I would say this does count as Monsterhearts. But then, to quote Jay Dragon again, "If I hang out with my friends and we all tell stories set in the world of Earthsea, can it not be said that we’re playing Earthsea? And by extension, if we all tell stories in the world implied by Monsterhearts, isn’t that still Monsterhearts even if we’re not using the dice mechanics described by the book?"

But again, I would expect that point of view to see a fair amount of resistance on these boards. I do find this current discussion interesting and surprising because of all the times I've seen the insistence that a game (any game) occupies, or at least ideally occupies, a relatively narrow band of focused play. And that if you go beyond this narrow band, one is not playing by the rules, and thus playing it wrong, or that the game "drifts" to some other narrow band of play.

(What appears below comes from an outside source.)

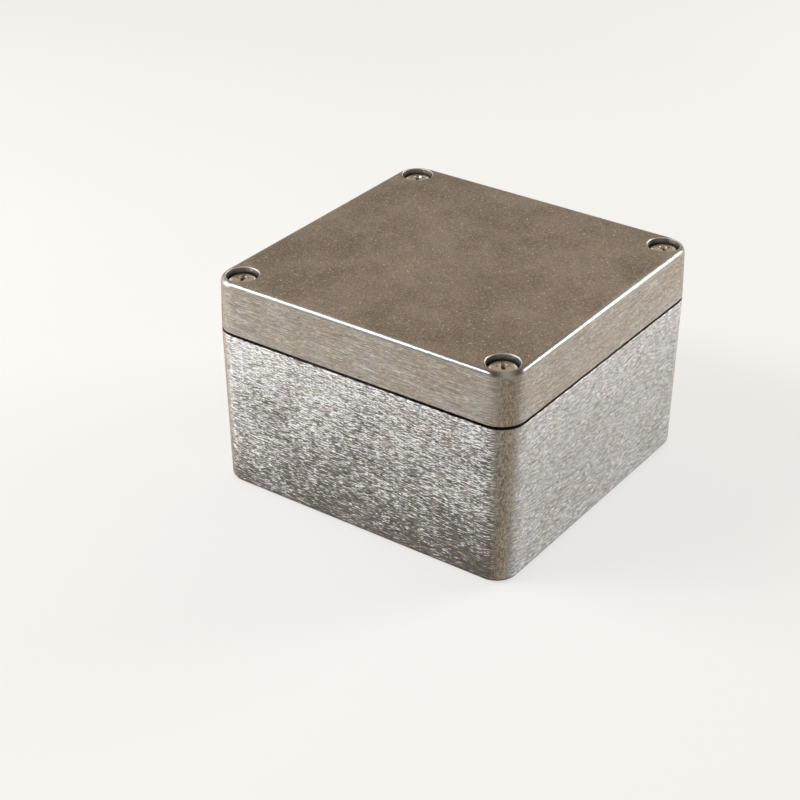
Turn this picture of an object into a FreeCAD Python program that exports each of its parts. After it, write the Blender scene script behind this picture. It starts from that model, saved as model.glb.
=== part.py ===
"""Die cast aluminium box, 122 x 120 x 80 mm, sealed lid held by four captive screws.

The box is two castings.  The base is a drafted tub whose four corner pillars carry, side by
side, a tapped hole for a lid screw and a cored hole for a wall screw.  Both lie outside the
seal, so the inside of the box is plus-shaped in plan.  A tongue round the mouth of the base
presses on a gasket that lies in a groove in the lid.  Four pads under the lid stop it on the
pillars, which leaves a thin shadow gap all the way round.  Each lid screw is waisted, and a
plastic ring on the waist keeps it in the lid when it has been turned out of the base.

Row frame: millimetres, +Z up, origin on the table under the centre of the box.  X runs along
the 122 mm side and Y along the 120 mm side, with the front at -Y.
"""

import FreeCAD
import Part
import math
import os

V = FreeCAD.Vector
UP = V(0, 0, 1)

# ---- Outside of the box ---------------------------------------------------------------
WIDTH = 122.0            # along X, at the joint between base and lid
DEPTH = 120.0            # along Y, at the joint
HEIGHT = 80.0            # table to the top of the lid
BASE_HEIGHT = 59.8       # table to the rim of the base
SHADOW_GAP = 0.9         # rim of the base to rim of the lid
CORNER_RADIUS = 9.4      # upright corners, at the joint
BASE_DRAFT = 1.1         # degrees, narrowing downwards
LID_DRAFT = 1.4          # degrees, narrowing upwards
FOOT_RADIUS = 2.2        # edge between the base's walls and its underside
LID_TOP_RADIUS = 2.4     # edge between the lid's walls and its top
BASE_RIM_CHAMFER = 0.15
LID_RIM_CHAMFER = 0.2

# ---- Inside of the box ----------------------------------------------------------------
WALL = 5.0               # at the rim, enough for the seal and a land outside it
FLOOR = 4.5
LID_PLATE = 4.0          # thickness of the lid's top
PILLAR_X = 44.0          # inner faces of the corner pillars
PILLAR_Y = 32.0
PILLAR_RADIUS = 7.0      # upright edge of a pillar that faces the inside
ARM_RADIUS = 4.0         # upright hollow edges at the ends of the plus
CAVITY_DRAFT = 1.0       # degrees
CAVITY_CHAMFER = 1.2     # where the walls meet the floor, and the same inside the lid

# ---- Seal: tongue on the base, groove and gasket in the lid ---------------------------
# Each is a band along the mouth of the base, given by how far its two sides lie outside it.
TONGUE = (0.5, 2.1)
GROOVE = (-0.3, 2.9)
GASKET = (-0.2, 2.8)
TONGUE_HEIGHT = 2.25     # stops 0.05 below the gasket, which is drawn relaxed
GROOVE_DEPTH = 4.0
GASKET_THICKNESS = 2.6
LID_RIB = 1.5            # thickness of the rib inside the groove

# ---- Lid screws -----------------------------------------------------------------------
SCREW_INSET = 8.3        # axis to the two nearest faces, at the joint
SCREW_X = WIDTH / 2 - SCREW_INSET
SCREW_Y = DEPTH / 2 - SCREW_INSET
HEAD_RADIUS = 4.9
HEAD_HEIGHT = 3.7
HEAD_BELOW_TOP = 1.2     # crown of the head below the top of the lid
WAIST_RADIUS = 2.0
THREAD_RADIUS = 2.5
THREAD_DEPTH = 10.0      # length of thread in the base, and the way a screw rises when undone
RUNNING_GAP = 0.05       # between a thread's outside and the plain hole that stands for its nut
COUNTERBORE_RADIUS = 5.7
NECK_RADIUS = 2.7        # hole under the head, which the ring can't pass
NECK_THICKNESS = 2.8
PAD_RADIUS = 5.2
RING_RADIUS = 4.0
RING_THICKNESS = 1.6
RING_LIFT = 0.4          # underside of the ring above the pillar
CHAMBER_RADIUS = 4.2     # room in the lid for the ring to rise in
TAPPED_HOLE_DEPTH = 16.0

# ---- Wall screws: 106 x 82 mm ---------------------------------------------------------
WALL_HOLE_X = 53.0
WALL_HOLE_Y = 41.0
WALL_HOLE_RADIUS = 3.2
WALL_SCREW_SEAT = 8.0    # height of the ledge that the wall screw's head pulls on
POCKET_RADIUS = 5.2      # cored pocket above the ledge
RELIEF_DEPTH = 10.3      # pocket in the lid above each wall screw

# ---- Bosses on the floor --------------------------------------------------------------
BOARD_X = 46.0
BOARD_Y = 23.0
BOARD_BOSS_RADIUS = 3.8
BOARD_BOSS_HEIGHT = 8.0
BOARD_HOLE_RADIUS = 1.65
BOARD_HOLE_DEPTH = 7.0
EARTH_X = -30.0
EARTH_Y = -45.0
EARTH_BOSS_RADIUS = 5.2
EARTH_BOSS_HEIGHT = 6.0

# ---- Earth screw and its toothed washer -----------------------------------------------
EARTH_THREAD_RADIUS = 2.0
EARTH_THREAD_LENGTH = 7.0
EARTH_HEAD_RADIUS = 4.0
EARTH_HEAD_HEIGHT = 3.1
EARTH_WASHER_RADIUS = 4.4
EARTH_WASHER_BORE = 2.15
EARTH_WASHER_THICKNESS = 0.8
EARTH_WASHER_TEETH = 10

LID_RIM = BASE_HEIGHT + SHADOW_GAP
HEAD_SEAT = HEIGHT - HEAD_BELOW_TOP - HEAD_HEIGHT
LID_CEILING = HEIGHT - LID_PLATE
GROOVE_TOP = LID_RIM + GROOVE_DEPTH
OVERCUT = 1.0            # how far a cutting tool reaches past the face that it opens
QUADRANTS = ((1, 1), (-1, 1), (-1, -1), (1, -1))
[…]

Personally, if someone says they played dnd last weekend, and then I learn that they are playing OCs in the Stardew Valley extended universe and they spent their time playing a fishing mini-game using a homebrewed d12 dicepool system...they are still playing dnd. The important thing to me is their experience and conceptualization of the activity, which takes precedence over my categorization preferences.
 

Thomas Shey

Legend
@Thomas Shey

The way Monsterhearts and Apocalypse World both work is that when no basic move applies than the GM makes a move that follows from the fiction. Basically the GM decided what happens in a way that is consistent with the game's agenda and principles. A decent portion of the game will be like this.

If something comes up often enough you are encouraged to build custom moves that fit the theme of the game. You can also do situation specific custom moves on the fly if it makes sense. Custom moves that apply in specific situations are a big part of running AW and Monsterhearts.

Thanks for the answer. As I said, I read it at one time, but its been some time and it was unlikely that a lot of details would stick in my mind given the mild antipathy I have toward a lot of PbtA's approach.
 

Hussar

Legend
What is confusing about "in my opinion" and "I consider"? You may consider livers and onions a delicious meal, I'm not sure I could choke it down. That doesn't make your opinion incorrect, we just have different opinions.

So the "context" is that quality is largely in the eye of the beholder. In my eyes, 5E is a good game.
Adding IMO does not clarify anything, and that's confusing.

Saying liver and onions is good can mean that it is well prepared, perfectly cooked and presented in an appealing way. But, like you, I wouldn't eat it because I hate liver and onions. So, if I say it's bad, what I mean is, "I don't like it". It does not mean that "it is badly made". That's the confusion.

You saying that 5e is good, simply means you like it. It does not mean that it is well designed. If you mean that it is well designed, then provide examples where you think that it is well designed and SAY that you think it is well designed. Simply saying "5e is good" doesn't mean anything. It just means you like it.
 

Hussar

Legend
There are plenty where that's not true, though. A lot of generic and semi-generic systems are built specifically to provide a variety of experiences as built, not only in genre, but in emphasis and style (and do the latter at least as well as any D&D version would). I've seen both BRP and Hero campaigns over the years with vastly varied emphasis. This doesn't mean the mechanics don't lean one way or another, but that's every bit as true of D&D.
Oh, sure. There's definitely a spectrum here.
 

Campbell

Relaxed Intensity
Adding IMO does not clarify anything, and that's confusing.

Saying liver and onions is good can mean that it is well prepared, perfectly cooked and presented in an appealing way. But, like you, I wouldn't eat it because I hate liver and onions. So, if I say it's bad, what I mean is, "I don't like it". It does not mean that "it is badly made". That's the confusion.

You saying that 5e is good, simply means you like it. It does not mean that it is well designed. If you mean that it is well designed, then provide examples where you think that it is well designed and SAY that you think it is well designed. Simply saying "5e is good" doesn't mean anything. It just means you like it.

Agreed. In general opinions make for very poor discussion. The reasoning behind those opinions can lead to very interesting avenues, but I believe X and you believe Y is the start -> not the end. Like I am not really trying to change people's minds at all, but finding the reasons why people believe what they do and exploring the issue can be enlightening.
 

Oofta

Legend
Adding IMO does not clarify anything, and that's confusing.

Saying liver and onions is good can mean that it is well prepared, perfectly cooked and presented in an appealing way. But, like you, I wouldn't eat it because I hate liver and onions. So, if I say it's bad, what I mean is, "I don't like it". It does not mean that "it is badly made". That's the confusion.

You saying that 5e is good, simply means you like it. It does not mean that it is well designed. If you mean that it is well designed, then provide examples where you think that it is well designed and SAY that you think it is well designed. Simply saying "5e is good" doesn't mean anything. It just means you like it.
I think most judgements of quality are subjective. So ... we agree? I guess.

There is no concrete objective measure of good design after a certain level of competence. I think tens of millions of people think the game is at least decent or we wouldn't se years of double digit growth. I've played 5e with a few dozen people now, we've all had fun. People in the real world only have had minor complaints about the game, if any.

How many times do I have to say all that? Yep, all it proves is that I have an opinion. So?